Manajer UMM Potato Seeds, Syarif Husen, menjelaskan bahwa banyak keunggulan dari penggunaan stek pucuk berakar kentang ini. Di Indonesia, penggunaan benih stek pucuk berakar belum banyak dilakukan oleh penangkar benih dan petani kentang. Stek pucuk berakar (rooted apical cuttings) merupakan benih kentang yang dihasilkan dari menyetek tanaman induk kentang di dalam rumah kasa.
“Pengembangan ini dilakukan melalui program Pengembangan Usaha Kampus (PUK),” katanya, Rabu (18/9/2024).
Bermitra dengan UD. Sumber Tani, Syarif selaku ketua pelaksana kegiatan PUK mengaplikasikan teknologi tersebut di Kawasan Bromo yaitu di Kecamatan Tosari, Kabupaten Pasuruan di mana lokasi mitra berada. Adapun dalam prosesnya, di dalam screen net dilakukan aklimatisasi benih penjenis kentang dalam bentuk planlet, yang berasal dari Laboratorium Kultur In Vitro UMM Potato Seeds.
Dia menjelaskan bahwa benih stek pucuk berakar memiliki beberapa keunggulan. Seperti waktu produksi lebih cepat yakni sekitar satu bulan dibanding benih umbi yang mencapai 4-5 bulan. Harganya juga lebih terjangkau (Rp20 juta/ha) dibanding benih umbi (Rp40 juta/ha).
Apabila benih umbi memerlukan gudang penyimpanan, maka benih stek pucuk berakar ini tidak perlu. Selai itu pertumbuhan tanaman lebih seragam, terjaminnya kebenaran varietas (true off-type), panen yang juga lebih cepat sekitar 90-100 hari setelah tanam, dan penanaman lebih mudah dilakukan saat musim penghujan.

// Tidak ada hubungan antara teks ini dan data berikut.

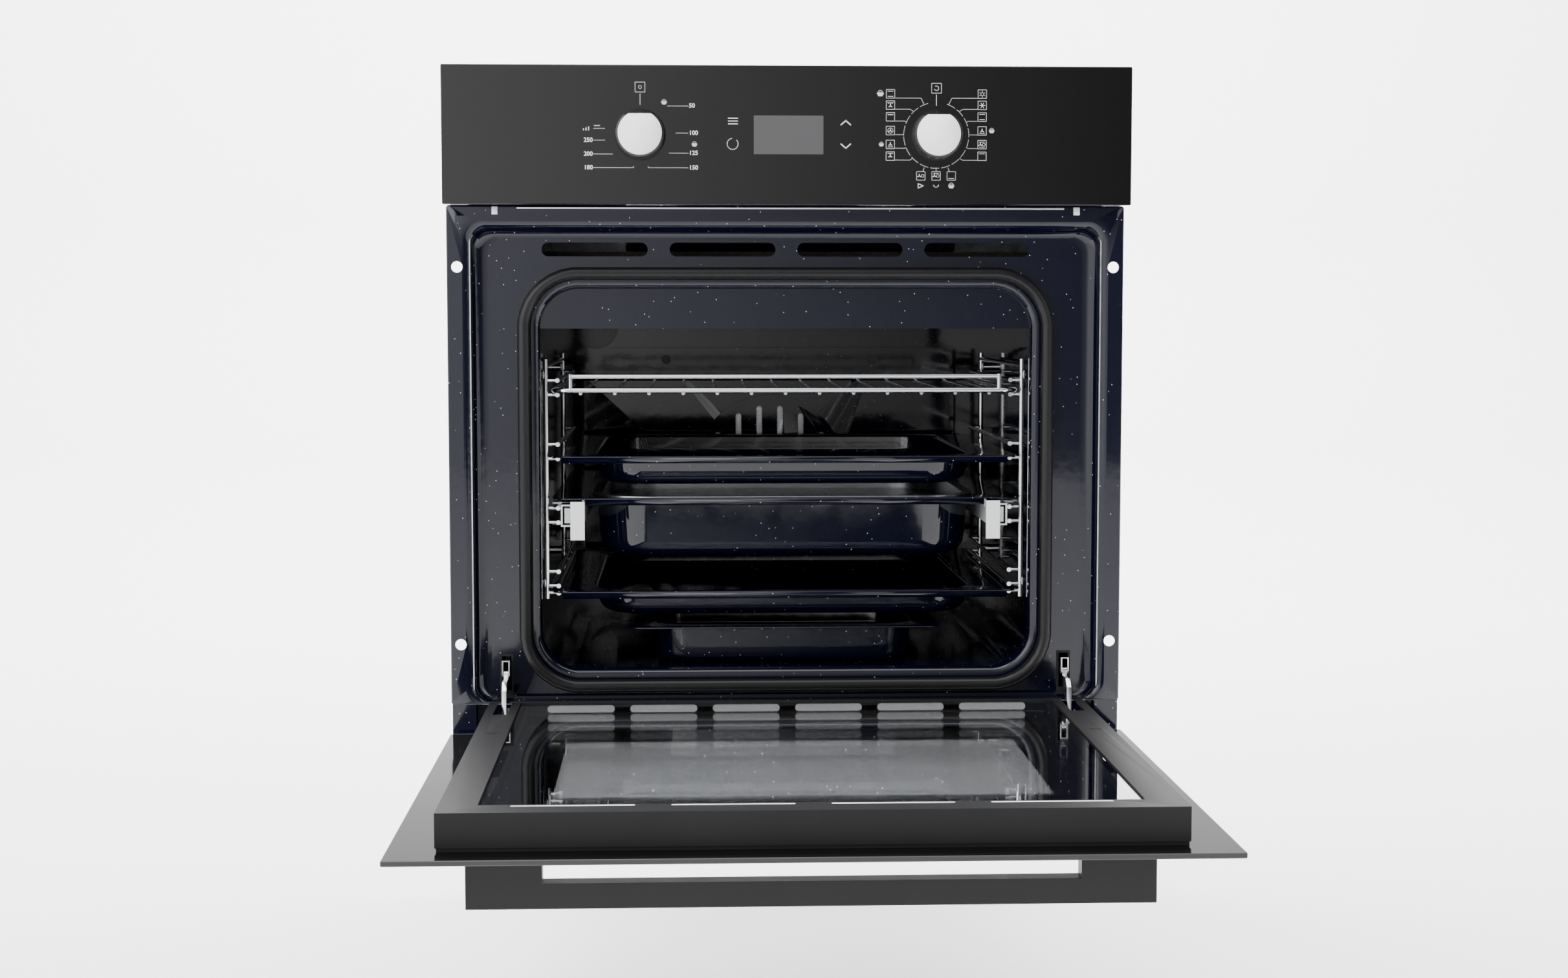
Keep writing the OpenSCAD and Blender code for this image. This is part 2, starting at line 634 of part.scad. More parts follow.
// Latch: a fork over the arm that flips forward to free the door
module latch() color(bright_steel) {
    for (x = [hinge_x - arm_t / 2 - 1.5, hinge_x + arm_t / 2 + 0.3]) slab_x(x, 1.2) union() {
        translate([latch_y, latch_z]) circle(3);
        translate([latch_y - 3, latch_z]) square([6, 12]);
    }
    rod_x(hinge_x - arm_t / 2 - 1.5, hinge_x + arm_t / 2 + 1.5, latch_y, latch_z, 1.6);
    block(hinge_x - arm_t / 2 - 1.5, hinge_x + arm_t / 2 + 1.5, latch_y - 3, latch_y + 3,
        latch_z + 11, latch_z + 12);
}
module hinge_latch_left() from_front() mirror([1, 0, 0]) latch();
module hinge_latch_right() from_front() latch();

cheek_in = arm_t / 2 + 1.3;
module hinge_housings() color(bright_steel) swung_open() pair() {
    for (x = [hinge_x - cheek_in - wall_t, hinge_x + cheek_in]) slab_x(x, wall_t) difference() {
        union() {
            translate([hinge_y, hinge_z]) circle(pin_r + 1.6);
            translate([hinge_y - 1, hinge_z]) square([18, 134]);
        }
        translate([hinge_y, hinge_z]) circle(pin_r + running);
    }
    block(hinge_x - cheek_in - 0.5, hinge_x + cheek_in + 0.5, hinge_y + 15.5, hinge_y + 17, 90, hinge_z + 134);
}

module hinge_pins() color(bright_steel) swung_open() pair()
    rod_x(hinge_x - cheek_in - wall_t - 0.8, hinge_x + cheek_in + wall_t + 0.8, hinge_y, hinge_z, pin_r);

// Springs: close-wound, so each is drawn as the sleeve of its coils
module hinge_springs() color(grey_steel) swung_open() pair() difference() {
    rod_z(hinge_x, hinge_y + 8, 82, 140, 3);
    rod_z(hinge_x, hinge_y + 8, 81, 141, 1.6);
}

// Door frame: two open channels, a top rail with slots, ledges and a vented foot web
module door_frame() color(dark_steel) swung_open() difference() {
    union() {
        block(-frame_w / 2, frame_w / 2, frame_front, frame_y, frame_foot, frame_top);
        block(-frame_w / 2 + 1, frame_w / 2 - 1, glass_t, frame_front + 0.2, frame_foot, frame_top - 1);
        for (s = [-1, 1]) rod_y(s * hinge_x, frame_y - 1, frame_y + 0.3, frame_foot + 145, 5);
    }
    // the glazed opening, with a ledge under each pane
    block(-pane_x, pane_x, pane_y, frame_y + 1, frame_foot + wall_t, pane_top);
    block(-pane_x + 6, pane_x - 6, middle_y + 3, frame_y, frame_foot + wall_t, pane_top - 6);
    block(-pane_x + 2, pane_x - 2, middle_y, middle_y + 3.1, frame_foot + wall_t, pane_top - 2);
    block(-pane_x + 6, pane_x - 6, 0, middle_y + 1, frame_foot + wall_t, pane_top - 6);
    // the hollow of each column, open to the outer glass
    for (s = [-1, 1]) translate([s * hinge_x, 0, 0])
        block(-column_w / 2 + wall_t, column_w / 2 - wall_t, 0, frame_y - wall_t, -1, frame_top - wall_t);
    // the hollow of the top rail
    block(-pane_x - 1, pane_x + 1, 0, frame_y - wall_t, pane_top + 2, frame_top - wall_t);
    for (s = [-1, 1])
        block(s * hinge_x - slot_w / 2, s * hinge_x + slot_w / 2, frame_y - 3, frame_y + 2, -1, slot_top);
    for (i = [-1.5:1.5]) translate([i * vent_pitch, 0, frame_top - 22])
        slab_y(frame_y - 3, 6) slot(88, 4);
    for (i = [-2.5:2.5]) translate([i * 73, 22, 0]) slab_z(frame_foot - 1, 4) slot(60, 6.9);
    // room for the heads of the handle's screws
    for (s = [-1, 1]) rod_y(s * handle_screw_x, -1, 10, handle_screw_z, 5.5);
}

module door_outer_glass() color(black_glass) swung_open() difference() {
    block(-front_w / 2, front_w / 2, 0, glass_t, door_foot, door_top);
    for (s = [-1, 1]) rod_y(s * handle_screw_x, -1, glass_t + 1, handle_screw_z, 2.7);
}

module door_middle_glass() color([0.3, 0.33, 0.35, 0.4]) swung_open()
    block(-pane_x + 2.5, pane_x - 2.5, middle_y, middle_y + 3, frame_foot + wall_t + 0.5, pane_top - 2.5);

module door_inner_glass() color([0.3, 0.33, 0.35, 0.4]) swung_open()
    block(-pane_x + 0.5, pane_x - 0.5, pane_y, pane_y + glass_t, frame_foot + wall_t, pane_top - 0.5);

handle_top = door_top - handle_head;
handle_screw_x = handle_w / 2 - post_w / 2;
handle_screw_z = handle_top - handle_h / 2;
module door_handle() color(dark_steel) swung_open() difference() {
    block(-handle_w / 2, handle_w / 2, -handle_out, 0, handle_top - handle_h, handle_top);
    block(-handle_w / 2 + post_w, handle_w / 2 - post_w, -finger_gap, 1,
        handle_top - handle_h - 1, handle_top + 1);
    for (s = [-1, 1]) rod_y(s * handle_screw_x, -14, 1, handle_screw_z, 2.6);
}

module handle_screws() color(bright_steel) swung_open() for (s = [-1, 1]) {
    rod_y(s * handle_screw_x, -13, glass_t + 0.5, handle_screw_z, 2.5);
    rod_y(s * handle_screw_x, glass_t, glass_t + 2.4, handle_screw_z, 4.6);
}

// Wire rack: a round-cornered rim, thirteen rods and a raised rail at the front
rods = 13;
rod_pitch = 30.5;
guard_x = 192;
guard_h = 12.5;
module wire_rack() color(bright_steel) from_front() translate([0, tray_y + tray_d / 2, rack_z]) {
    w = 2 * tray_x - 2 * rack_wire_r;
    d = tray_d - 2 * rack_wire_r;
    wire_loop(w, d, 12, rack_wire_r);
    for (i = [-(rods - 1) / 2:(rods - 1) / 2]) rod_y(i * rod_pitch, -d / 2 - 1, d / 2 + 1, -2.6, 1.5);
    rod_x(-guard_x, guard_x, -d / 2, guard_h, 2.2);
    for (s = [-1, 1]) rod_z(s * guard_x, -d / 2, 0, guard_h + 2, 2.3);
}

// Enamelled tray: a flat rim that runs on the rungs, lips at its ends and a well
module tray(z, well, half, y0, d, side_rim, end_rim, corner) color(enamel) from_front()
    translate([0, y0 + d / 2, z]) {
    w = 2 * half;
    iw = w - 2 * side_rim;
    id = d - 2 * end_rim;
    slab_z(0, tray_t) difference() {
        round_rect(w, d, 14);
        round_rect(iw - 2 * tray_t, id - 2 * tray_t, corner - tray_t);
    }
    slab_z(-well, well + tray_t / 2) difference() {
        round_rect(iw, id, corner);
        round_rect(iw - 2 * tray_t, id - 2 * tray_t, corner - tray_t);
    }
    slab_z(-well - tray_t, tray_t) round_rect(iw, id, corner);
}

module rim_lips(z, half, y0, d) color(enamel) from_front()
    for (y = [y0, y0 + d - tray_t]) block(-half, half, y, y + tray_t, z + tray_t - rim_h, z + tray_t / 2);

rim_side = tray_x - well_x;
module upper_tray() {
    tray(upper_tray_z, tray_well, tray_x, tray_y, tray_d, rim_side, 14, 45);
    rim_lips(upper_tray_z, lip_x, tray_y, tray_d);
}
module lower_tray() {
    tray(lower_tray_z, tray_well - 3, tray_x, tray_y, tray_d, rim_side, 14, 45);
    rim_lips(lower_tray_z, lip_x, tray_y, tray_d);
}
module deep_pan() {
    tray(pan_z, pan_well, tray_x, tray_y, tray_d, rim_side, 14, 50);
    rim_lips(pan_z, slide_x - 2, tray_y, tray_d);
}

// Insert: a shallow perforated tray that hangs in the deep pan
module perforated_insert() color(grey_steel) from_front() translate([0, tray_y + tray_d / 2, pan_z]) {
    w = 2 * well_x - 6;
    d = tray_d - 36;
    drop = 18;
    slab_z(-drop, drop + tray_t + 0.8) difference() {
        round_rect(w, d, 46);
        round_rect(w - 2, d - 2, 45);
    }
    slab_z(tray_t, 0.8) difference() {
        round_rect(w + 16, d + 16, 54);
        round_rect(w - 2, d - 2, 45);
    }
    slab_z(-drop, 1) difference() {
        round_rect(w, d, 46);
        for (i = [-9.5:9.5], j = [-4.5:4.5]) translate([i * 15, j * 30]) circle(3);
    }
}

small_w = 282;
small_d = 260;
small_well = 34;
module small_pan() tray(floor_z + small_well + tray_t, small_well, small_w / 2, tray_y, small_d, 24, 24, 30);

// Rail slides: a bar in the channel, a web under the pan's rim and a folded stop in front
module rail_slide() color(bright_steel) {
    translate([0, rail_y0 + rail_len, rail_z]) rotate([90, 0, 0]) linear_extrude(rail_len) union() {
        translate([slide_x, -7]) square([18, 14]);
        translate([slide_x, -7]) square([2, pan_z - rail_z + 7]);
    }
    block(slide_x - 1.5, slide_x + 11.3, tray_y - 10, tray_y - 8.5, rail_z - 20, pan_z - 1);
    block(slide_x, slide_x + 1.5, tray_y - 9, rail_y0 + 1, rail_z - 7, rail_z + 7);
}
module rail_slide_left() from_front() mirror([1, 0, 0]) rail_slide();
module rail_slide_right() from_front() rail_slide();

front_frame();
lower_front_panel();
door_gasket();
cavity();
grill_shield();
grill_element();
ring_element();
base_element();
fan_cover();
fan_cover_screws();
convection_fan();
fan_motor();
lamp_holder();
lamp_bulb();
lamp_glass();
side_rack_left();
side_rack_right();
rack_studs();
rail_bases();
insulation();
top_cover();
side_panel_left();
side_panel_right();
rear_panel();
base_plate();
cooling_duct();
cooling_fan();
cooling_motor();
fascia_glass();
fascia_housing();
display_module();
control_board();
thermostat();
function_selector();
terminal_box();
hinge_receiver_left();
hinge_receiver_right();
hinge_arm_left();
hinge_arm_right();
hinge_latch_left();
hinge_latch_right();
wire_rack();
upper_tray();
deep_pan();
perforated_insert();
rail_slide_left();
rail_slide_right();
lower_tray();
small_pan();
door_frame();
door_outer_glass();
door_middle_glass();
door_inner_glass();
door_handle();
handle_screws();
hinge_housings();
hinge_pins();
hinge_springs();
temperature_knob();
function_knob();
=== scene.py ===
"""Looks of the wall oven: finishes, folded enamel front, trays, panes, knobs and printed marks."""

import math

import bmesh
import bpy
from mathutils import Matrix, Vector


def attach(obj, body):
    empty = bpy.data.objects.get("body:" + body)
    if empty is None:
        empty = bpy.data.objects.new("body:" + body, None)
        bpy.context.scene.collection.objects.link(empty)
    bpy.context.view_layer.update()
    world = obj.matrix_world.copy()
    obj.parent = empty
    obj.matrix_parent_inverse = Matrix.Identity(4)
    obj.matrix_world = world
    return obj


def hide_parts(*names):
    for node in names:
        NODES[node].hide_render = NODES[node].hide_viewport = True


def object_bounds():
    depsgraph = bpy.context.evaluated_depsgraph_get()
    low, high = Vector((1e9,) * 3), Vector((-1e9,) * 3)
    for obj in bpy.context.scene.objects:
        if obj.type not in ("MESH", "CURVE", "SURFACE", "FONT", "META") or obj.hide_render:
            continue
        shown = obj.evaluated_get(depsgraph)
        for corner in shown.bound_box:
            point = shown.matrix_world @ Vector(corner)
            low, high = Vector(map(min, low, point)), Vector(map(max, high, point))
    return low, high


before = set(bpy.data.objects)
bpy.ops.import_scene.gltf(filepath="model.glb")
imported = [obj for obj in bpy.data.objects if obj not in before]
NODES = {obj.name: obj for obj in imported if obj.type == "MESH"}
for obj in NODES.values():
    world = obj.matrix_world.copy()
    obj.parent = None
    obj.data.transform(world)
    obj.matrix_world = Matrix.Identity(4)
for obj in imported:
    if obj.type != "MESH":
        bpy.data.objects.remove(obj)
cad_low, cad_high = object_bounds()
MM = 0.001

# Row position of the design's own zero: the front glass's face and the front's bottom line
SEAT_Y = 33.0
SCREW_MID = 256.7
# The door's hinge pins, behind the front's face and above its bottom line
PIN_Y = 8.2
PIN_Z = 16.4
# Each dial's centre, to each side of the middle and above the front's bottom line
DIAL_X = 127.5
DIAL_Z = 535.7


def at(x, y, z):
    """Row point in metres of a design point in millimetres."""
    return Vector((x, y - SEAT_Y, z - SCREW_MID)) * MM


# Camera and studio
FLOOR = cad_low.z - 0.22


def add_camera():
    data = bpy.data.cameras.new("camera")
    data.lens = 52.66
    data.sensor_width = 36.0
    data.clip_end = 60.0
    camera = bpy.data.objects.new("camera", data)
    camera.location = (-0.08774, -2.02242, 0.12897)
    camera.rotation_euler = (math.pi / 2 - 0.0780232, 0.0, -0.0420790)
    bpy.context.scene.collection.objects.link(camera)
    bpy.context.scene.camera = camera


def add_light(name, place, aim, size, power, tint=(1.0, 1.0, 1.0)):
    data = bpy.data.lights.new(name, "AREA")
    data.shape = "RECTANGLE"
    data.size, data.size_y = size
    data.energy = power
    data.color = tint
    lamp = bpy.data.objects.new(name, data)
    lamp.location = place
    lamp.rotation_euler = (Vector(aim) - Vector(place)).to_track_quat("-Z", "Y").to_euler()
    bpy.context.scene.collection.objects.link(lamp)


# Shader effects shared by several finishes
EFFECT_INPUTS = (
    ("Vector", "NodeSocketVector", (0.0, 0.0, 0.0)),
    ("Scale", "NodeSocketFloat", 100.0),
    ("Amount", "NodeSocketFloat", 0.5),
    ("Base", "NodeSocketColor", (0.5, 0.5, 0.5, 1.0)),
    ("Marked", "NodeSocketColor", (0.5, 0.5, 0.5, 1.0)),
    ("Smooth", "NodeSocketFloat", 0.2),
    ("Rough", "NodeSocketFloat", 0.4),
)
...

“Stek pucuk berakar (rooted apical cuttings) merupakan sebuah inovasi yang dapat mengatasi masalah petani kentang terkait biaya kebutuhan benih yang cukup tinggi. Stek pucuk berakar memiliki keunggulan yakni pengadaan benih yang jauh lebih cepat serta memiliki harga yang relatif lebih terjangkau dibandingkan dengan benih umbi,” katanya.
Adapun kini teknologi rooted apical cuttings sudah banyak diterapkan oleh negara-negara besar penghasil kentang seperti Kenya dan India. Dibandingkan dua negara tadi, teknologi ini belum terlalu populer di Indonesia. Oleh karena itu, perlu adanya pengembangan teknologi rooted apical cuttings di Indonesia khususnya pada daerah sentra produksi kentang.
Adapun produksi rooted apical cuttings dimulai dari kegiatan aklimatisasi benih penjenis kentang didalam rumah kasa, sehingga akan dihasilkan tanaman induk kentang. Dari tanaman induk kentang tersebut dilakukan penyetekkan dan menanamnya pada media tanam dalam pottray. Setelah dirawat selama tiga pekan, rooted apical cuttings sudah dapat digunakan.
Syarif berharap, adanya inovasi teknologi rooted apical cuttings ini mampu berkontribusi secara langsung dalam memenuhi kebutuhan akan kentang di Indonesia. Apalagi harga benih dari stek pucuk berakar ini jauh lebih terjangkau. Ini diharapkan dapat meningkatkan penghasilan para petani kentang lokal. Selain itu juga bisa menurunkan angka persentase import kentang yang ada di Indonesia.